Dalam penyelenggaraan Inventarisasi dan Penetapan Fungsi Ekosistem Gambut, terbagi menjadi 2 (dua) tahap proses, yaitu proses Inventarisasi dan Penetapan Fungsi Ekosistem Gambut Nasional pada tingkat kedetilan skala 1:250.000, serta Inventarisasi dan Penetapan Fungsi Ekosistem Gambut Provinsi dan Kabupaten/Kota pada tingkat skala operasional lapangan atau skala 1:50.000. Sebagaimana dimaksud pada Pasal 5 ayat (2) Peraturan Menteri LHK Nomor P.14 Tahun 2017, pelaksanaan inventarisasi Ekosistem Gambut dilakukan dengan identifikasi kawasan gambut berdasarkan data dan informasi sebagaimana dimaksud dalam Pasal 4.

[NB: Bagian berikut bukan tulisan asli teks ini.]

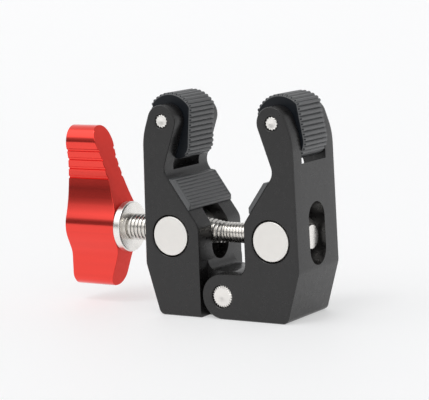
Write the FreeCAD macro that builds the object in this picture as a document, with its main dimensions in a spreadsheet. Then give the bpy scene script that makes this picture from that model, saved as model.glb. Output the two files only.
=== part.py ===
import FreeCAD, Part
import math
import os
import Sketcher

# A screw-closed clamp with two jaws hinged at the foot. X runs along the screw,
# from the red handle towards the fixed jaw, Y is the width and Z is up. The
# origin is the mouth of the small camera thread in the fixed jaw's foot.

SIZES = {
    # Jaws, measured from the hinge axis
    "jaw_width": 24.0,
    "knuckle_radius": 6.6,
    "socket_offset": 13.0,
    "tip_reach": 18.36,
    "tip_rise": 50.25,
    "tip_radius": 4.75,
    "tip_lean": 19.5,
    "knee_rise": 35.9,
    "knee_radius": 4.0,
    "vee_angle": 54.5,
    "fixed_wall": 8.1,
    "swing_wall": 7.1,
    "wall_blend": 4.0,
    "foot_blend": 3.0,
    "outer_reach": 24.95,
    "shoulder_blend": 20.0,
    "hip_reach": 25.7,
    "hip_rise": 8.3,
    "hip_blend": 4.0,
    "heel_reach": 21.4,
    "heel_radius": 2.0,
    "edge_bevel": 0.4,
    # Hinge
    "tongue_width": 14.4,
    "tongue_play": 0.15,
    "hinge_gap": 0.6,
    "ledge_rise": 9.5,
    "hinge_pin_radius": 3.35,
    "pin_recess": 0.3,
    "press_play": 0.01,
    "hole_bevel": 0.45,
    # Cross barrels and screw
    "barrel_reach": 16.8,
    "barrel_rise": 16.8,
    "barrel_radius": 6.0,
    "barrel_play": 0.08,
    "barrel_recess": 0.2,
    "coarse_radius": 4.0,
    "fine_radius": 3.0,
    "thread_play": 0.08,
    "coarse_end": 4.6,
    "slot_width": 9.2,
    "slot_height": 18.2,
    "slot_rise": 18.0,
    "collar_face": 37.8,
    "collar_radius": 7.6,
    "collar_length": 2.3,
    "collar_gap": 0.1,
    "shank_radius": 3.5,
    "shank_depth": 12.0,
    "shank_play": 0.05,
    "stop_gap": 0.2,
    "stop_radius": 3.55,
    "stop_length": 0.8,
    "stud_radius": 1.6,
    "stud_length": 6.0,
    # Handle, heights measured from the screw axis
    "handle_gap": 0.3,
    "handle_length": 17.7,
    "crown_top": 30.5,
    "crown_half": 4.6,
    "crown_blend": 4.5,
    "crown_foot": 25.4,
    "crown_ease": 5.0,
    "arm_half": 3.8,
    "arm_top": 21.0,
    "arm_ease": 10.0,
    "hub_top": 11.2,
    "hub_half": 7.15,
    "hub_peak": 1.5,
    "hub_under": -0.8,
    "hub_round": 1.6,
    "hub_blend": 48.0,
    "heel_top": 8.3,
    "heel_half": 4.05,
    "heel_blend": 5.0,
    "handle_foot": 18.4,
    "foot_round": 3.7,
    "face_top": 5.5,
    "face_foot": 6.0,
    "face_slant": 18.5,
    "groove_top": 23.2,
    "groove_pitch": 2.73,
    "groove_width": 0.9,
    "groove_depth": 0.45,
    "groove_count": 4,
    "head_radius": 3.5,
    "head_length": 3.0,
    "head_recess": 0.5,
    "head_play": 0.2,
    "cap_radius": 2.0,
    "cap_grip": 6.0,
    "key_width": 3.0,
    "key_depth": 1.6,
    # Swivelling tip pads
    "fork_width": 13.9,
    "fork_inner": 35.9,
    "fork_slope": 22.5,
    "tip_pin_radius": 2.0,
    "pad_width": 13.4,
    "pad_half": 6.9,
    "pad_crown": 8.4,
    "pad_drop": 0.55,
    "pad_foot": 11.2,
    "toe_round": 3.9,
    "heel_round": 5.3,
    "pad_shoulder": 1.6,
    "pad_bevel": 0.4,
    "pad_play": 0.06,
    "left_pad_tilt": 4.8,
    "right_pad_tilt": -10.3,
    "rib_pitch": 1.45,
    "rib_depth": 0.4,
    "rib_gap": 0.75,
    "rib_margin": 0.5,
    "crown_rib_step": 10.0,
    "crown_ribs": 9,
    "toe_ribs": 8,
    "heel_ribs": 6,
    "rib_top": 3.2,
    # Fixed pads on the sloping seats
    "vee_length": 10.8,
    "vee_inset": 0.3,
    "vee_height": 1.45,
    "vee_rise": 28.9,
    "vee_end": 0.9,
    "vee_side": 1.0,
    "vee_side_bevel": 0.6,
    "vee_rib_pitch": 1.15,
    "vee_rib_depth": 0.35,
    "vee_rib_gap": 0.6,
    "vee_ribs": 8,
    # Camera threads in the feet
    "small_thread_radius": 2.6,
    "small_thread_depth": 8.0,
    "large_thread_radius": 4.0,
    "large_thread_depth": 9.0,
    "large_thread_reach": 14.0,
}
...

Berdasarkan inventarisasi kawasan gambut sebagaimana dimaksud pada Pasal 5 ayat (2) dilakukan deliniasi batas Kesatuan Hidrologis Gambut dengan memperhatikan:
a. Batas (boundary area) di sekitar lahan gambut yang berada pada 2 (dua) sungai utama/ordo-1;
b. Pola ketinggian permukaan lahan berdasarkan data DTM/SRTM dengan resolusi 30 (tiga puluh) meter; dan
c. Batas DAS.
Pasal 5 ayat (4) mengatur mengenai dalam hal tidak terdapat ciri sebagaimana dimaksud pada Pasal 5 ayat (3) diatas, untuk delineasi batas Kesatuan Hidrologis dilakukan dengan menggunakan data sistem lahan (land system).